I’m not too interested in describing the paradigms in and of themselves. I’ll defer you to Eric Elliot’s article on the basics of functional programming, and for object-oriented programming, this older but more principled primer on object-oriented programming.
In the OOP world, that power is the ability to encapsulate complexity and delegate responsibilities to those containers of completexity, keeping your code losely coupled and highly organized. The cost, however, is the freedom to ignore SOLID principles and create deep hierachies, tight coupling, and a lot of state whose values we can barely enforce without a type system. For that last problem, we have options like TypeScript or Flow that can assist in the prevention of “a is undefined” type runtime errors by ensuring that code is operating on what it expects.
If I were to sum up these ideas:
- OOP - With great power comes great responsibility
- FP - With great constraint comes great power
I will admit that I have a bias for OOP as we have decades of lessons in the paradigm that can be applied in a JS context without any libraries. In FP, we absolutely have patterns in concepts like Functors, Applicatives, Monads, etc. The issue in JS is that these must be provided by a library or built yourself if you want access to their power.

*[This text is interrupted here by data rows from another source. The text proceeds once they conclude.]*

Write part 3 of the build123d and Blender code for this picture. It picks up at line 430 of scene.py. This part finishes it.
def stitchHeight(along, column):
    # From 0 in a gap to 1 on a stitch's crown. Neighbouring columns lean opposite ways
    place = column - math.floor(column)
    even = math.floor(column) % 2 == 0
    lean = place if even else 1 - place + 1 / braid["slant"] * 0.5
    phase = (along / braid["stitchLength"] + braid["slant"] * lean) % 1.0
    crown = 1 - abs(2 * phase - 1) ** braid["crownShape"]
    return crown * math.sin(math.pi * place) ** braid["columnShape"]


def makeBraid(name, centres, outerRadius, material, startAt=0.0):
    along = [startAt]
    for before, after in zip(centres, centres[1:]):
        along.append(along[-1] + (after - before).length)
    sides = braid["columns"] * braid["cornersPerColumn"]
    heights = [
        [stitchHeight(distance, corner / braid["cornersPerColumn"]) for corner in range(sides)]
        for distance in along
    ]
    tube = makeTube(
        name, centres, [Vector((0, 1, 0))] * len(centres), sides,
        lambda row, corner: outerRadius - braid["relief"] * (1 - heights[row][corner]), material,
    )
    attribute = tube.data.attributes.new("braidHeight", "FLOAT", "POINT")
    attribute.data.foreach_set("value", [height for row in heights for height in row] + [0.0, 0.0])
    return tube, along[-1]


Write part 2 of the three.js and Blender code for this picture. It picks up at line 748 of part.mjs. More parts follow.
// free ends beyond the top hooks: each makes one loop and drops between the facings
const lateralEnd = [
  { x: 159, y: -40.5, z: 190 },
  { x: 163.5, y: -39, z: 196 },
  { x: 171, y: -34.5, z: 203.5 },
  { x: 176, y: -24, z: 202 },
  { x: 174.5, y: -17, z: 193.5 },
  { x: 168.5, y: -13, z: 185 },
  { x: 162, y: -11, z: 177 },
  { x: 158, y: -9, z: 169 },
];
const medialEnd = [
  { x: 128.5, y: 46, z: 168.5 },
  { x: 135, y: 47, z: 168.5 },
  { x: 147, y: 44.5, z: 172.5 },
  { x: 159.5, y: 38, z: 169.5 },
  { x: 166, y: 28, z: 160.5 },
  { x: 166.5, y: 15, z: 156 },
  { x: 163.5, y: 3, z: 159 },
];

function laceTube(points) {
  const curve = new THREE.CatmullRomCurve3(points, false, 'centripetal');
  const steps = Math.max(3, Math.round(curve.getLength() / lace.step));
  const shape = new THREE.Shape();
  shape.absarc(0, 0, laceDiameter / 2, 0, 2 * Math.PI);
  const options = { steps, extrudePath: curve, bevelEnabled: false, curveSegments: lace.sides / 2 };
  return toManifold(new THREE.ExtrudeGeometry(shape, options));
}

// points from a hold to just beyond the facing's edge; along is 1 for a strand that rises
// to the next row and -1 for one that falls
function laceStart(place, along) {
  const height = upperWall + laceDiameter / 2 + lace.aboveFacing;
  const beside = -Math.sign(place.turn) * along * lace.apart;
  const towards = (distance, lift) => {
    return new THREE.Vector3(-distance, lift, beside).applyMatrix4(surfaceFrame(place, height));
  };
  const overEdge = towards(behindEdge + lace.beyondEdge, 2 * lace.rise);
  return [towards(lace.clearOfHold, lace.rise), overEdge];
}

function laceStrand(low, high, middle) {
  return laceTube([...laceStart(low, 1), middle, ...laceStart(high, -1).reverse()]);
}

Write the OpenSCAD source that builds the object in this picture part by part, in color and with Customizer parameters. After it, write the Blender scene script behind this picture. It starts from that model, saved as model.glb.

Some functional concepts have arrived in JS. Map, reduce, and filter allow us more declaritive, functional means of processing collections. And JS has always been functional in the sense that functions are first-class members of the language, and can be passed around as arguments to other functions, allowing higher-order functions to emerge. Using Object.freeze, we can make immutable structures and keep our state management lower.
Hopefully, you’ll look at the links provided throughout and come to your own conclusions.